China bets on panda pundits for World Cup

File photo taken on September 23, 2013 shows new-born panda cubs in a crib at the Chengdu Research Base of Giant Panda Breeding
File photo taken on September 23, 2013 shows new-born panda cubs in a crib at the Chengdu Research Base of Giant Panda Breeding in Chengdu, China's Sichuan province

A crack team of baby pandas will be used to predict World Cup scores in China, according to reports, in a homegrown answer to deceased soccer soothsayer Paul the Octopus.

The cuddly creatures will predict match winners by picking food from a choice of baskets and climbing trees at China's flagship panda breeding base in the southwestern province of Sichuan, the official Xinhua news agency said on Monday.

China hopes the bears will be odds on to match the worldwide fame achieved by Paul, the German octopus who correctly predicted the results of several 2010 World Cup games using its tentacles.

During the group stages, aged between one and two years old will select food from three bamboo baskets representing either a win, loss or draw, Xinhua said.

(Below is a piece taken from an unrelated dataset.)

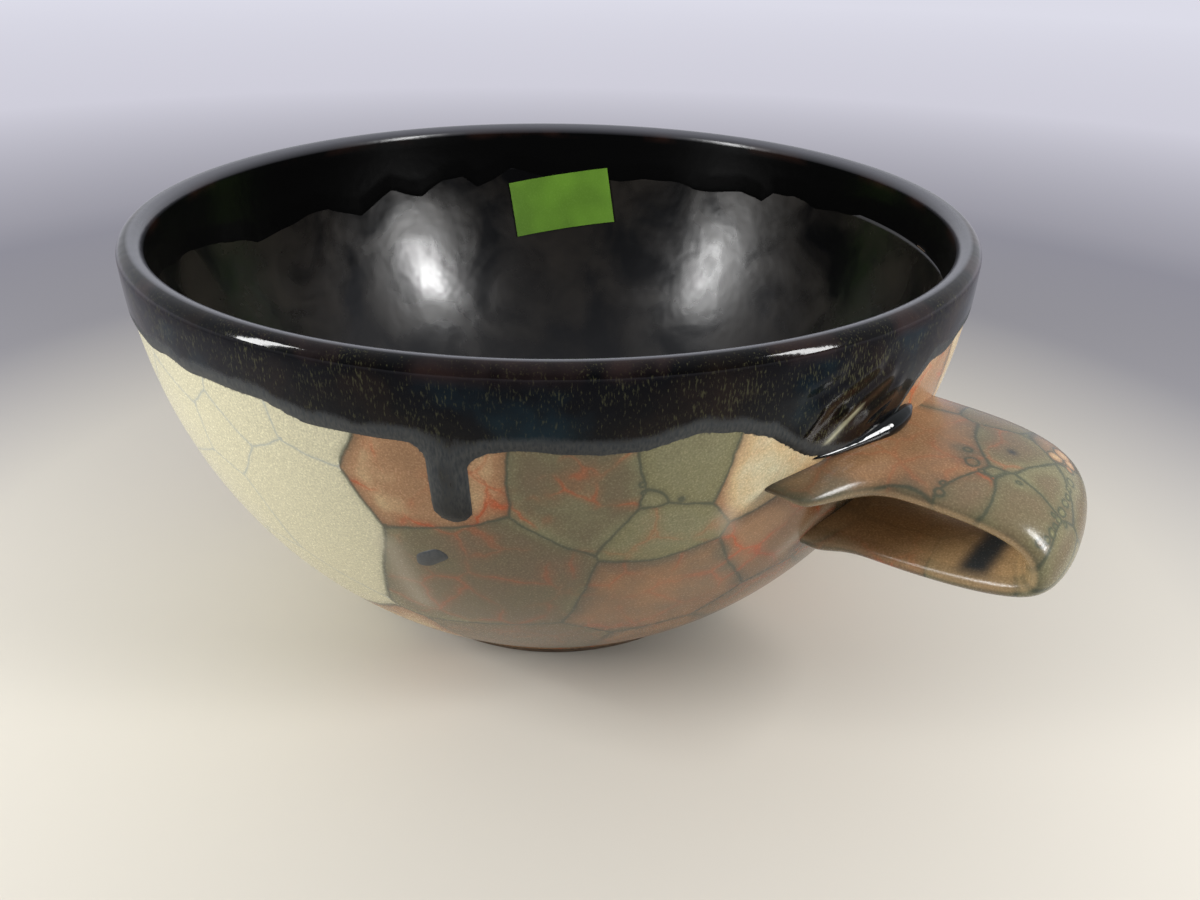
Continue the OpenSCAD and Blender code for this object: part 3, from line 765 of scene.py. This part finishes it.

For the knock-out rounds, the animals will select winners by climbing trees marked with the national flags of competing nations, it added.

They will have to go a long way to beat Paul the tentacled oracle, however, who successfully predicted the outcome of eight matches by choosing a mussel or oyster from one of two boxes bearing the flags of competing nations. He died in 2010.

China has about 1,600 pandas living in the wild, mostly in earthquake-prone Sichuan province in the country's southwest.

Pandas have a notoriously low reproductive rate and are under pressure from factors such as habitat loss in their home terrain of Sichuan, northern Shaanxi and northwestern Gansu provinces.

Biologists working at the panda base in Sichuan province have carried out a long but to date unsuccessful project to reintroduce human raised pandas to the wild.